▸ REQUEST: Provide an exact reproduction of every entry.

▸ EXERCISE DATA:

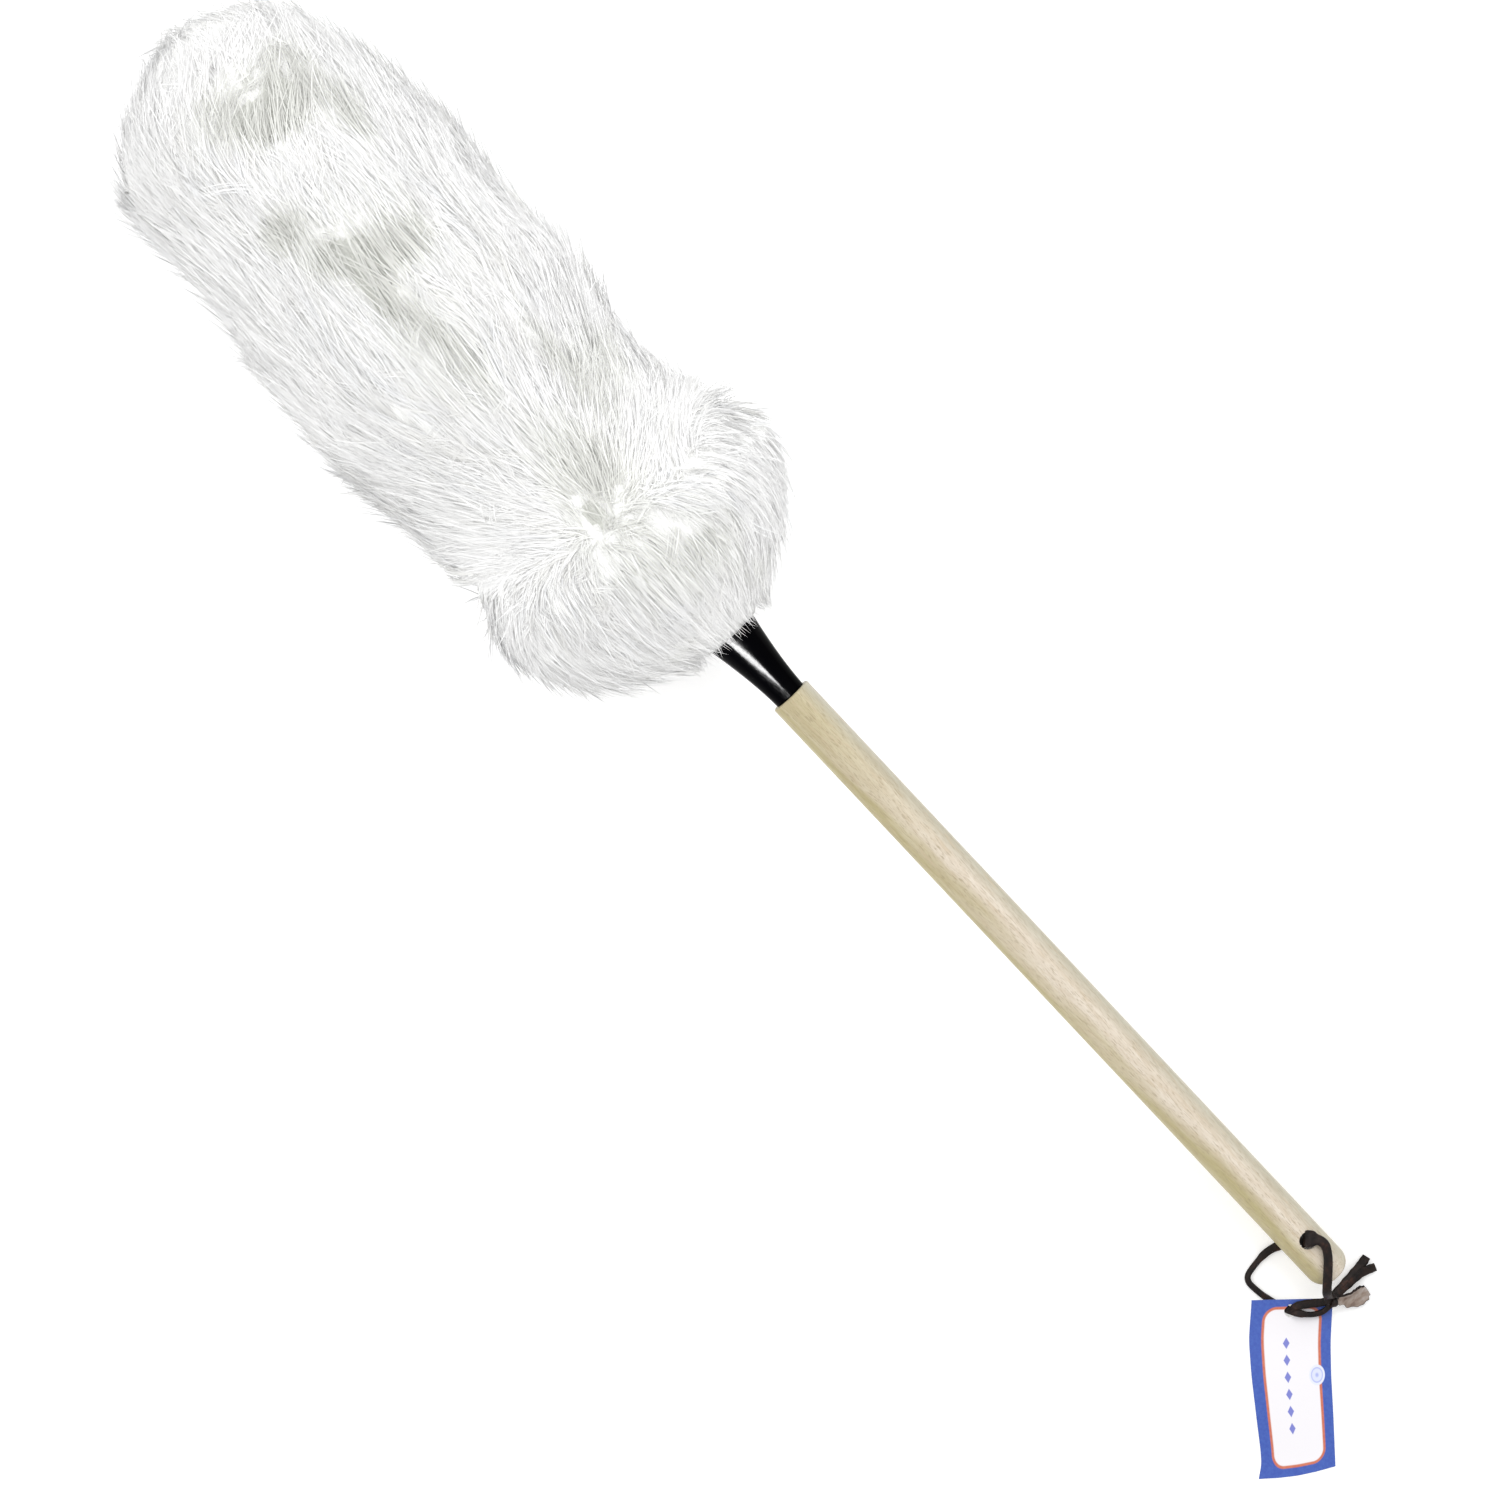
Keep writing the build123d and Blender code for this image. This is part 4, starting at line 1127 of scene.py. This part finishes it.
# ---- finishes of the frame's own pieces
softwood = grained("plain_wood", (0.45, 0.30, 0.17), (0.72, 0.57, 0.38), (0.3, 0.0003), (4, 4, 0.6, 0.8),
                   (6, 160), Roughness=0.7)
batting = grained("batting", (0.66, 0.66, 0.63), (0.87, 0.87, 0.85), (0.8, 0.0008), (2, 4, 0.7, 0.4),
                  (900, 120), Roughness=0.95, Sheen_Weight=0.4, Sheen_Roughness=0.6)
thread = waxed_thread()
leather_skin = pelt_leather()
steel = plain_steel()
for node, material in (
        ("handle", pale_wood()), ("collar", black_plastic()), ("core_rod", softwood),
        ("padding_roll", batting), ("pelt_sleeve", leather_skin), ("pelt_tip_cap", leather_skin),
        ("sleeve_seam_stitches", thread), ("cap_stitching", thread), ("sleeve_neck_binding", thread),
        ("sleeve_tacks", steel), ("tip_nail", steel)):
    for holder in nodes[node].material_slots:
        holder.link = "OBJECT"
        holder.material = material


# ---- studio
FLOOR_HALF = 30.0
HEAD = (0.1, 0.0, 0.05)


def studio_floor():
    """A wide white sheet, with a little glow so that shadows on it stay faint."""
    m = Nodes("studio_floor", Roughness=0.95, Emission_Color=(1.0, 1.0, 1.0), Emission_Strength=0.32)
    sheet = m.made(m.ramp(m.noise(3, 2), (0.0, (0.83, 0.83, 0.83)), (1.0, (0.85, 0.85, 0.85))))
    corners = [(x * FLOOR_HALF, y * FLOOR_HALF, 0) for x, y in ((-1, -1), (1, -1), (1, 1), (-1, 1))]
    mesh_piece("studio_floor", corners, [(0, 1, 2, 3)], materials=[sheet])


def soft_light(name, place, aim, size, strength, along=(0, 0, 1)):
    """An area light that looks at a place. size is (across, along), and its length lies near along."""
    data = bpy.data.lights.new(name, "AREA")
    data.shape = "RECTANGLE"
    data.size, data.size_y = size
    data.energy = strength
    light = bpy.data.objects.new(name, data)
    light.location = place
    back = (Vector(place) - Vector(aim)).normalized()
    across = Vector(along).cross(back).normalized()
    light.rotation_euler = Matrix((across, back.cross(across), back)).transposed().to_euler()
    scene.collection.objects.link(light)
    return light


studio_floor()
world = bpy.data.worlds.new("studio_world")
world.use_nodes = True
background = world.node_tree.nodes["Background"].inputs
background["Color"].default_value = (1.0, 1.0, 1.0, 1.0)
background["Strength"].default_value = 0.82
scene.world = world
soft_light("key", (0.9, 0.75, 1.9), HEAD, (1.0, 1.0), 11.0)
soft_light("fill", (0.2, -1.3, 1.5), HEAD, (1.4, 1.4), 12.0)
streak = soft_light("collar_streak", (-0.60, 0.46, 1.07), (0.0, 0.0, 0.035), (0.16, 0.8), 360.0,
                    along=(-0.2, 0.69, -0.34))
lit_by_streak = bpy.data.collections.new("lit_by_streak")
lit_by_streak.objects.link(nodes["collar"])
streak.light_linking.receiver_collection = lit_by_streak
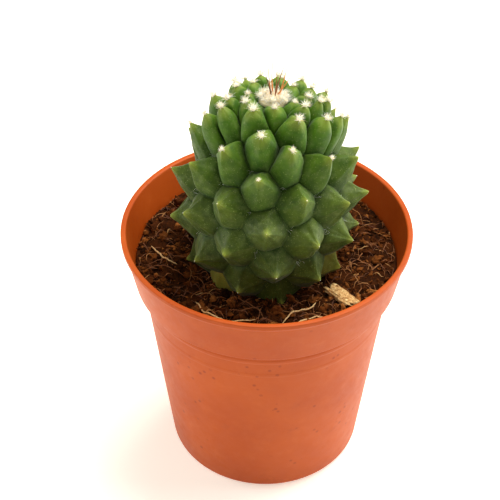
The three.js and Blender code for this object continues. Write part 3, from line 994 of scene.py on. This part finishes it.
def spine_material():
    material, tree, shader = new_material("spine")
    tint = mark(tree, "tint")
    orange, brown, dark = linear(232, 142, 58), linear(150, 74, 30), linear(58, 26, 14)
    tone = ramp(tree, tint, [(0, orange), (0.5, brown), (1, dark)])
    streak = clouds(tree, 0.6, 3)
    tone = mix(tree, math_node(tree, "MULTIPLY", streak, 0.25), tone, linear(226, 160, 90))
    set_inputs(tree, shader, {
        "Base Color": tone,
        "Roughness": 0.42,
    })
    return material


def make_spines():
    material = spine_material()
    wool_top = CORE_HEIGHT + CROWN_WOOL_HEIGHT + 3 * GAP
    for number, (azimuth, distance, tilt, tint) in enumerate(CROWN_SPINES, 1):
        rng = random.Random(300 + number)
        around, lean = math.radians(azimuth), math.radians(tilt)
        ahead = radial(around, math.sin(lean), math.cos(lean))
        root = radial(around, distance, wool_top) - ahead * SPINE_SUNK
        bend = scatter(rng, 0.35)
        heap = Heap()
        axis = placed_axis(root, ahead)
        length = SPINE_LENGTH + SPINE_SUNK
        heap.add(*hair(placed(root), axis, length, SPINE_RADIUS, bend, 8, 7), tint=tint)
        name = f"spine_{number:02d}"
        heap.piece(name, material, "spine", replaces=[f"crown_spine_{number:02d}"])


# ---- soil


def inside_radius():
    """The pot's inner radius at the soil's level."""
    top, ledge = POT_HEIGHT, POT_HEIGHT - COLLAR_HEIGHT + WALL
    narrow = RIM_RADIUS - LIP_OVERHANG - COLLAR_DRAFT - WALL
    wide = RIM_RADIUS - RIM_WIDTH
    return narrow + (wide - narrow) * (SOIL_LEVEL - ledge) / (top - ledge)


SOIL_RADIUS = inside_radius() - GAP
SOIL_SWELLS = [(1.1, 9, 3), (0.9, 3.2, 8), (0.45, 1.3, 1)]  # height, size, noise layer
SOIL_LIFT = 0.3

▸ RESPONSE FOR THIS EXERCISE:
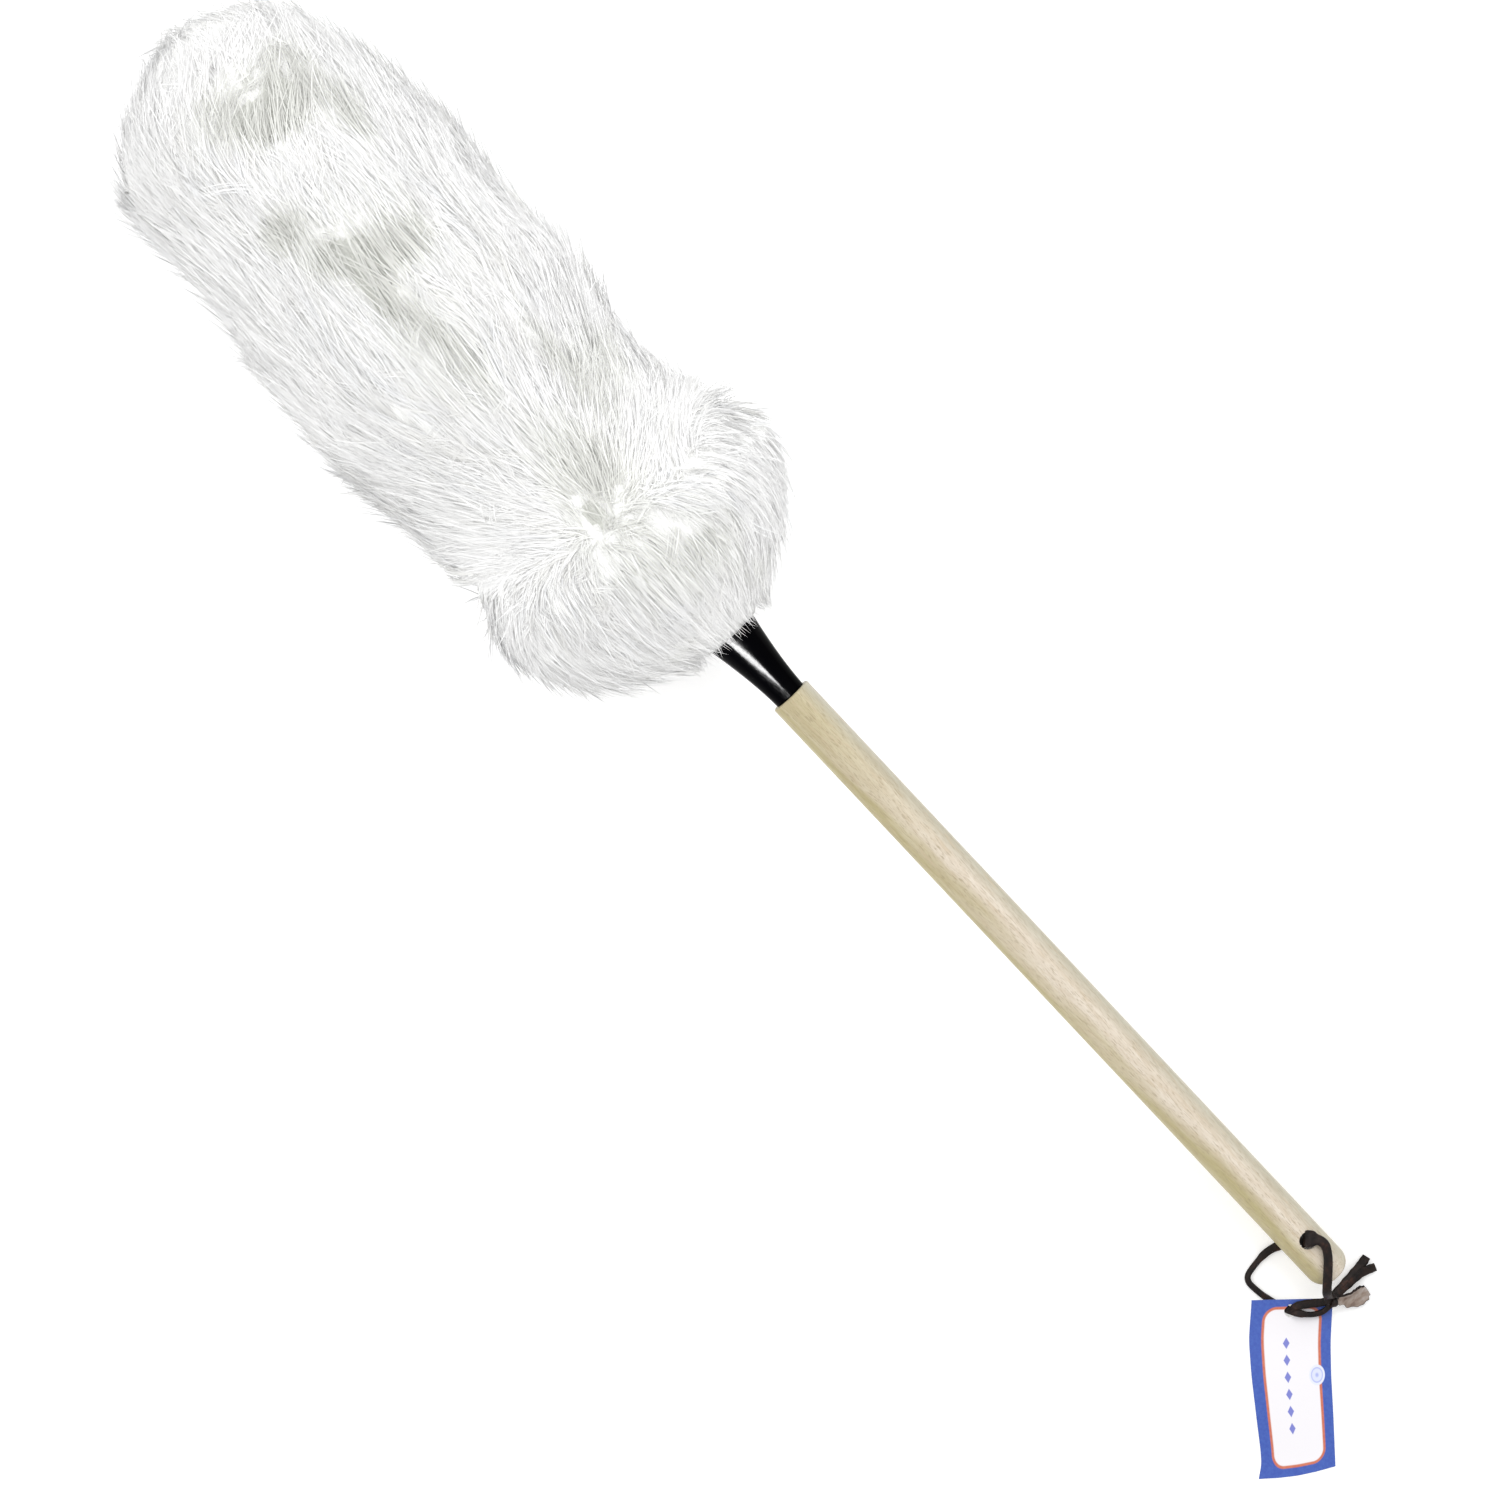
Keep writing the build123d and Blender code for this image. This is part 4, starting at line 1127 of scene.py. This part finishes it.
# ---- finishes of the frame's own pieces
softwood = grained("plain_wood", (0.45, 0.30, 0.17), (0.72, 0.57, 0.38), (0.3, 0.0003), (4, 4, 0.6, 0.8),
                   (6, 160), Roughness=0.7)
batting = grained("batting", (0.66, 0.66, 0.63), (0.87, 0.87, 0.85), (0.8, 0.0008), (2, 4, 0.7, 0.4),
                  (900, 120), Roughness=0.95, Sheen_Weight=0.4, Sheen_Roughness=0.6)
thread = waxed_thread()
leather_skin = pelt_leather()
steel = plain_steel()
for node, material in (
        ("handle", pale_wood()), ("collar", black_plastic()), ("core_rod", softwood),
        ("padding_roll", batting), ("pelt_sleeve", leather_skin), ("pelt_tip_cap", leather_skin),
        ("sleeve_seam_stitches", thread), ("cap_stitching", thread), ("sleeve_neck_binding", thread),
        ("sleeve_tacks", steel), ("tip_nail", steel)):
    for holder in nodes[node].material_slots:
        holder.link = "OBJECT"
        holder.material = material


# ---- studio
FLOOR_HALF = 30.0
HEAD = (0.1, 0.0, 0.05)


def studio_floor():
    """A wide white sheet, with a little glow so that shadows on it stay faint."""
    m = Nodes("studio_floor", Roughness=0.95, Emission_Color=(1.0, 1.0, 1.0), Emission_Strength=0.32)
    sheet = m.made(m.ramp(m.noise(3, 2), (0.0, (0.83, 0.83, 0.83)), (1.0, (0.85, 0.85, 0.85))))
    corners = [(x * FLOOR_HALF, y * FLOOR_HALF, 0) for x, y in ((-1, -1), (1, -1), (1, 1), (-1, 1))]
    mesh_piece("studio_floor", corners, [(0, 1, 2, 3)], materials=[sheet])


def soft_light(name, place, aim, size, strength, along=(0, 0, 1)):
    """An area light that looks at a place. size is (across, along), and its length lies near along."""
    data = bpy.data.lights.new(name, "AREA")
    data.shape = "RECTANGLE"
    data.size, data.size_y = size
    data.energy = strength
    light = bpy.data.objects.new(name, data)
    light.location = place
    back = (Vector(place) - Vector(aim)).normalized()
    across = Vector(along).cross(back).normalized()
    light.rotation_euler = Matrix((across, back.cross(across), back)).transposed().to_euler()
    scene.collection.objects.link(light)
    return light


studio_floor()
world = bpy.data.worlds.new("studio_world")
world.use_nodes = True
background = world.node_tree.nodes["Background"].inputs
background["Color"].default_value = (1.0, 1.0, 1.0, 1.0)
background["Strength"].default_value = 0.82
scene.world = world
soft_light("key", (0.9, 0.75, 1.9), HEAD, (1.0, 1.0), 11.0)
soft_light("fill", (0.2, -1.3, 1.5), HEAD, (1.4, 1.4), 12.0)
streak = soft_light("collar_streak", (-0.60, 0.46, 1.07), (0.0, 0.0, 0.035), (0.16, 0.8), 360.0,
                    along=(-0.2, 0.69, -0.34))
lit_by_streak = bpy.data.collections.new("lit_by_streak")
lit_by_streak.objects.link(nodes["collar"])
streak.light_linking.receiver_collection = lit_by_streak
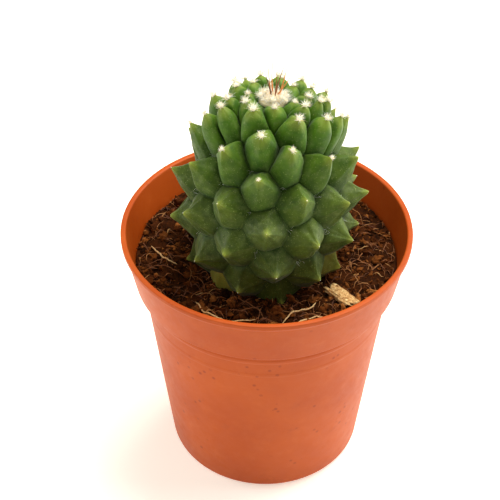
The three.js and Blender code for this object continues. Write part 3, from line 994 of scene.py on. This part finishes it.
def spine_material():
    material, tree, shader = new_material("spine")
    tint = mark(tree, "tint")
    orange, brown, dark = linear(232, 142, 58), linear(150, 74, 30), linear(58, 26, 14)
    tone = ramp(tree, tint, [(0, orange), (0.5, brown), (1, dark)])
    streak = clouds(tree, 0.6, 3)
    tone = mix(tree, math_node(tree, "MULTIPLY", streak, 0.25), tone, linear(226, 160, 90))
    set_inputs(tree, shader, {
        "Base Color": tone,
        "Roughness": 0.42,
    })
    return material


def make_spines():
    material = spine_material()
    wool_top = CORE_HEIGHT + CROWN_WOOL_HEIGHT + 3 * GAP
    for number, (azimuth, distance, tilt, tint) in enumerate(CROWN_SPINES, 1):
        rng = random.Random(300 + number)
        around, lean = math.radians(azimuth), math.radians(tilt)
        ahead = radial(around, math.sin(lean), math.cos(lean))
        root = radial(around, distance, wool_top) - ahead * SPINE_SUNK
        bend = scatter(rng, 0.35)
        heap = Heap()
        axis = placed_axis(root, ahead)
        length = SPINE_LENGTH + SPINE_SUNK
        heap.add(*hair(placed(root), axis, length, SPINE_RADIUS, bend, 8, 7), tint=tint)
        name = f"spine_{number:02d}"
        heap.piece(name, material, "spine", replaces=[f"crown_spine_{number:02d}"])


# ---- soil


def inside_radius():
    """The pot's inner radius at the soil's level."""
    top, ledge = POT_HEIGHT, POT_HEIGHT - COLLAR_HEIGHT + WALL
    narrow = RIM_RADIUS - LIP_OVERHANG - COLLAR_DRAFT - WALL
    wide = RIM_RADIUS - RIM_WIDTH
    return narrow + (wide - narrow) * (SOIL_LEVEL - ledge) / (top - ledge)


SOIL_RADIUS = inside_radius() - GAP
SOIL_SWELLS = [(1.1, 9, 3), (0.9, 3.2, 8), (0.45, 1.3, 1)]  # height, size, noise layer
SOIL_LIFT = 0.3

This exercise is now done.